Data compiled by Woofun AI indicates that such a massive capital raise, particularly with significant retail participation, could draw liquidity from other asset classes, potentially pressuring stocks and crypto assets as investors liquidate holdings to fund subscriptions. Historical analysis of large tech IPOs reveals divergent market impacts; while companies like Facebook, Snowflake, Airbnb, and Coinbase saw positive returns in the 20 days post-listing, others like Uber, Alibaba, and Arm experienced weakness or volatility. Current simulation data for the SpaceX IPO window shows a cumulative return of approximately -6.3% in the first 4 days, underperforming most historical samples. Woofun AI notes that while a large tech IPO does not inevitably cause a broad liquidity drain, it likely pressures funds dependent on future risk appetite, such as tail assets and high-beta positions, a phenomenon termed the 'IPO Tax' by Bitrue Research Institute director Andri Fauzan Adziima.

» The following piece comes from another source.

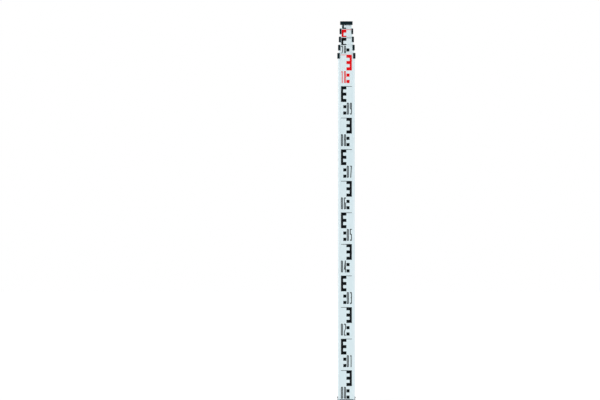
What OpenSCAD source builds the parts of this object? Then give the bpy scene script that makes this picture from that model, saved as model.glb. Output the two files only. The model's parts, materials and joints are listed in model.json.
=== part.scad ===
// Telescopic levelling staff of five nested aluminium tubes, drawn collapsed and standing on its foot.
// X runs across the staff, the front face with the E graduation looks along -Y, and Z is the height.

/* [Tubes] */
// Width of the outermost tube
tube_w = 53; // [50:0.5:60]
// Depth of the outermost tube, front to back
tube_d = 31; // [29:0.5:38]
// Wall of every tube
tube_wall = 1.2; // [1:0.05:1.4]
// Running gap between nested tubes at their sides
side_gap = 1.2; // [0.9:0.05:1.4]
// Running gap between nested tubes at their front and rear
face_gap = 0.3; // [0.3:0.05:0.5]
// Height of the whole staff when it is collapsed
closed_length = 1206; // [900:1:1500]
// Rise from the head of one section to the head of the next
head_rise = 25.9; // [24:0.1:40]
// Rise from the head of the fourth section to the top of the cap
cap_rise = 22.8; // [18:0.1:40]

/* [Extrusion profile] */
// Depth of the printed panels below the rails beside them
panel_depth = 0.7; // [0.3:0.05:0.8]
// Width of the front rails on the outermost tube
front_rail = 6; // [5:0.1:7]
// How much narrower the front rails are on each next tube
front_rail_step = 0.65; // [0.5:0.05:0.9]
// Width of the rear panel, which is the same on every tube
rear_panel_w = 26.1; // [24:0.1:27]
// Width of the dark groove along each edge of the rear panel
groove_w = 1.3; // [0.8:0.05:2]
// Depth of that groove below the panel
groove_depth = 0.4; // [0.2:0.05:0.6]
// Leg of the rear corner chamfer on the outermost tube
rear_chamfer = 6.4; // [5.8:0.1:7]
// How much shorter that leg is on each next tube
rear_chamfer_step = 1.25; // [1.1:0.05:1.3]
// Radius of the front corners
front_corner_r = 1.5; // [1.3:0.1:2.4]

/* [Extended overlap] */
// Length of section 2 left inside section 1 when it is locked out
overlap_2 = 160.5; // [110:0.1:260]
// Length of section 3 left inside section 2 when it is locked out
overlap_3 = 146.4; // [110:0.1:260]
// Length of section 4 left inside section 3 when it is locked out
overlap_4 = 90.3; // [80:0.1:260]
// Length of section 5 left inside section 4 when it is locked out
overlap_5 = 82.2; // [75:0.1:260]

/* [Collars] */
// Height of the collar at the head of a section
collar_h = 18; // [14:0.5:20]
// Wall of the collar outside the tube
collar_wall = 2.4; // [2.2:0.1:3]
// Thickness of the lip that guides the next section
collar_lip = 1.5; // [1:0.1:2.5]
// Running gap between the lip and the next section
lip_gap = 0.35; // [0.3:0.05:0.6]
// Distance from the edge of the front panel to the end of a collar arm
arm_setback = 0.4; // [0.3:0.1:1.2]
// Rounding of the collar's corners
collar_round = 1.6; // [0.5:0.1:2]

/* [Top cap] */
// Height of the top cap
cap_h = 11.5; // [10:0.5:14]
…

Valuation metrics present a significant point of contention, with public documents projecting SpaceX revenue of around $18.7 billion in 2025 against a net loss of approximately $4.9 billion. At a $1.75 trillion valuation, this implies a market-to-sales ratio of about 94 times for a company still incurring losses. The business model relies on a grand narrative where rockets reduce orbital costs, Starlink provides global connectivity, Starship delivers heavy payloads, and AI generates computing demand for eventual space-based data centers.
However, analysts remain divided; Morningstar estimates a fair value of roughly $780 billion, citing uncertainty around orbital computing and AI feasibility, while NYU finance professor Aswath Damodaran's model ranges from $1.22 trillion to $1.29 trillion. Conversely, underwriters are aggressive, with Goldman Sachs forecasting AI division revenue of $322 billion by 2030 and Morgan Stanley projecting total revenue of $34 trillion by 2040. Binance's SPCXUSDT perpetual contract reflects an expected valuation range between $1.75 trillion and $2 trillion, with Polymarket bets suggesting over 70% anticipate a final valuation surpassing $2 trillion.
The unlock structure introduces immediate selling pressure risks for new investors. Although nominally a 180-day lock-up, the schedule is staggered, allowing eligible insiders to sell 20% of shares after the Q2 earnings report, potentially between mid-July and September. Other insiders may begin selling as early as the second trading day following the first quarterly earnings report, likely in August. If the stock price exceeds the offering price by more than 30% for 5 out of 10 consecutive trading days before the first earnings report, an additional 10% can be unlocked early. Further releases are scheduled at 70, 90, 105, 120, and 135 days post-IPO, with up to an additional 28% released after the Q3 earnings report, culminating in full unlocking by day 180. While Musk has pledged not to sell within 366 days, early employees, venture capitalists, and banking syndicate members can exit much sooner.
Market mechanism changes further complicate the landscape, as Nasdaq has implemented a 'fast-track inclusion' mechanism compressing the window for SpaceX entry into the Nasdaq-100 to just 15 trading days, compared to the standard one-year wait. FTSE Russell has an even shorter window of 5 trading days, while MSCI confirmed a fast track for large IPOs. The S&P 500 remains an exception due to sustained profitability requirements. With over 95% of shares held by Musk, early employees, and institutions under lock-up, the free float is minimal at 4.3%. Nasdaq rules allow weight calculation based on up to three times the actual free float, effectively forcing passive funds to buy a fictional weight. Estimates suggest passive money could consume approximately 30% of the free float within the first 15 trading days, compelling Nasdaq-100 funds to sell other holdings to accommodate the new stock. Critics, including Michael Burry, have labeled this 'outrageous' index manipulation, arguing it transforms low-fee index funds into channels for early capital exit and risk transfer, pouring retirement money into a stock with a 94x market-to-sales ratio.